Warn the neighbours
Dad’s old lean-to at the bottom of the garden for potting, pipe smoking and dozing to Test Match Special has been superseded by a range of deluxe shed, log cabins, summer houses and garden offices. While many of these don’t actually need planning permission, they can seem much more intrusive to neighbours so in the interests of harmony and courtesy it’s an idea to let them know your plans. Neighbour disputes invariably arise out of a lack of communication and can easily escalate into distressing, costly legal cases – not worth it for a garden shed !
Rough planning guide
There have been instances of people inadvertently breaking planning regulations and certainly, if you live in a conservation area, a National Park or other designated places, there are stricter rules on outdoor buildings so if in doubt, check at http://www.planningportal.gov.uk
It is your responsibility to ensure you’re not breaking any planning laws but as a rough guide;
- It’s usually OK to erect a single-storey shed with floor space of less than 30 square metres.

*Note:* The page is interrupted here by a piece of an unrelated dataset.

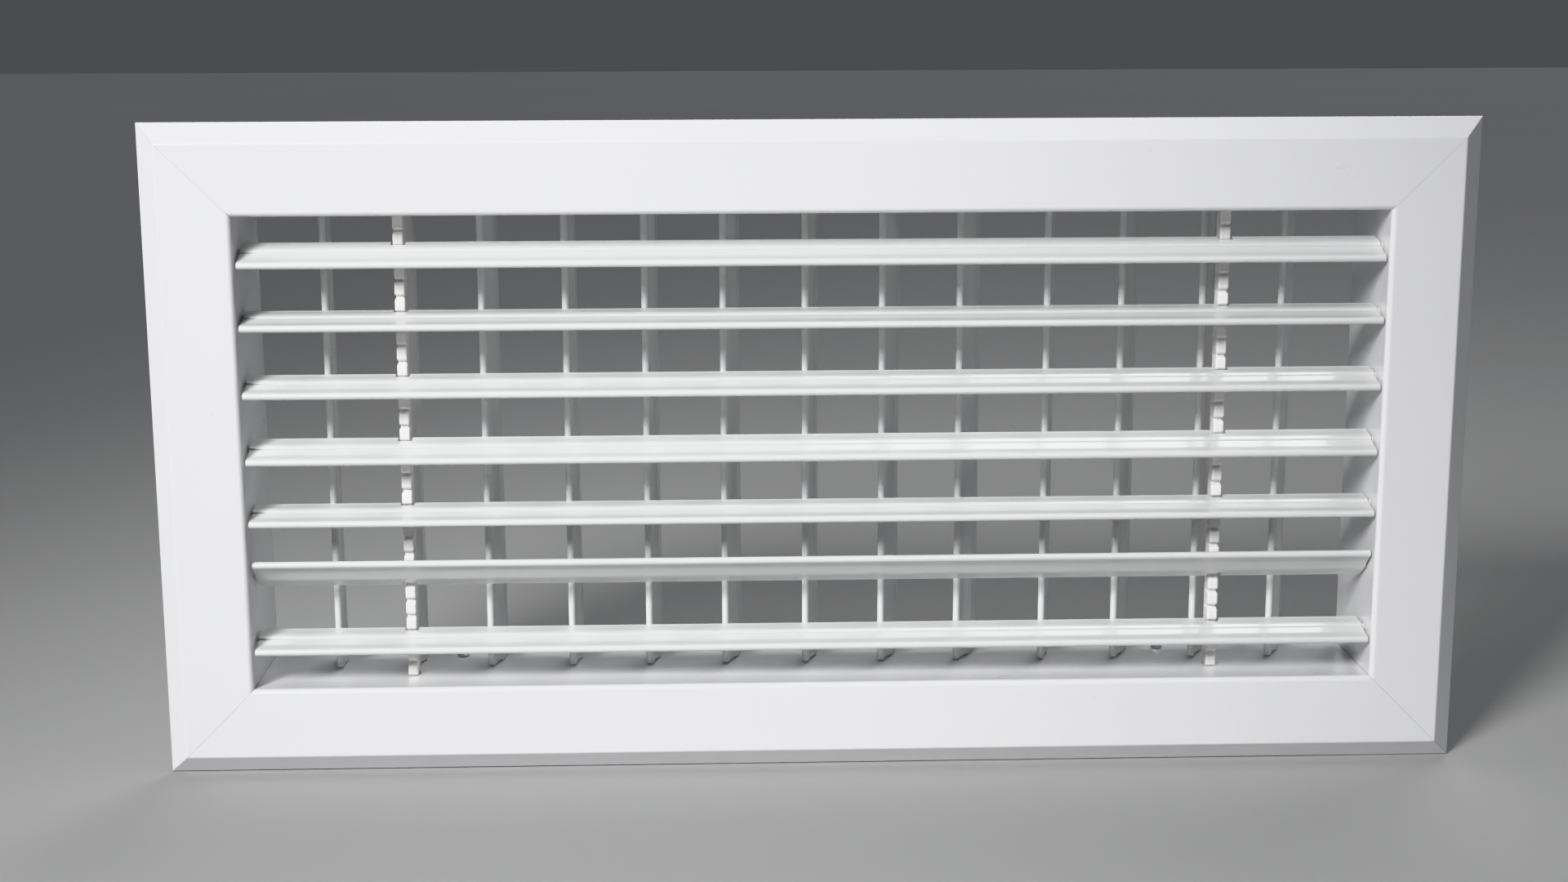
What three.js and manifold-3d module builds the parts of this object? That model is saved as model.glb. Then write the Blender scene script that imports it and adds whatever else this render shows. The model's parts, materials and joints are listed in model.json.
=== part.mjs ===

Flat roofs have to be under three metres high, and the pinnacle of pitched roof under four metres.
You can use the structure as a home office but not to run a business.
The shed must be at least a metre away from any boundary and cannot take up more than half the garden space.
If you want to install a loo or sleeping accommodation in the shed, you will need planning permission and to comply with building regulations.
So, the new shed’s in position, no planning laws broken nor neighbours complaining but make sure your delight’s not shared by burglars. They love garden sheds because security’s often overlooked despite the valuable tools, bikes and mowers kept inside. Make sure your home insurance covers the garden shed and its contents adequately, it's surprising how much it would cost to replace gardening tools and equipment.
The popularity of garden offices also increases the chances of easy pickings - laptops, mobiles, cameras and iPads. Police advise that along with sturdy bolts and locks, it’s worth considering installing a stand-alone alarm system that runs off battery or mains supply; the most common types are a passive infra-red detector that detects movement and body heat or a door contact system.
Another attraction to burglars is the arsenal of house breaking kit usually found in a garden shed and it’s advisable to secure spades,axes and other tools in a strong box or to something else to prevent easy removal.
Most sheds are precious bolt holes and have been proven to be beneficial to men’s health. Whether yours is full of clutter, a brand new garden studio or office, there’s a lot to be said for ‘popping out to the shed’. They’ve played their part in the creation of art, music, literature and invention so much so that a Kent museum will celebrate the cultural impact of the garden shed in an exhibition later this year.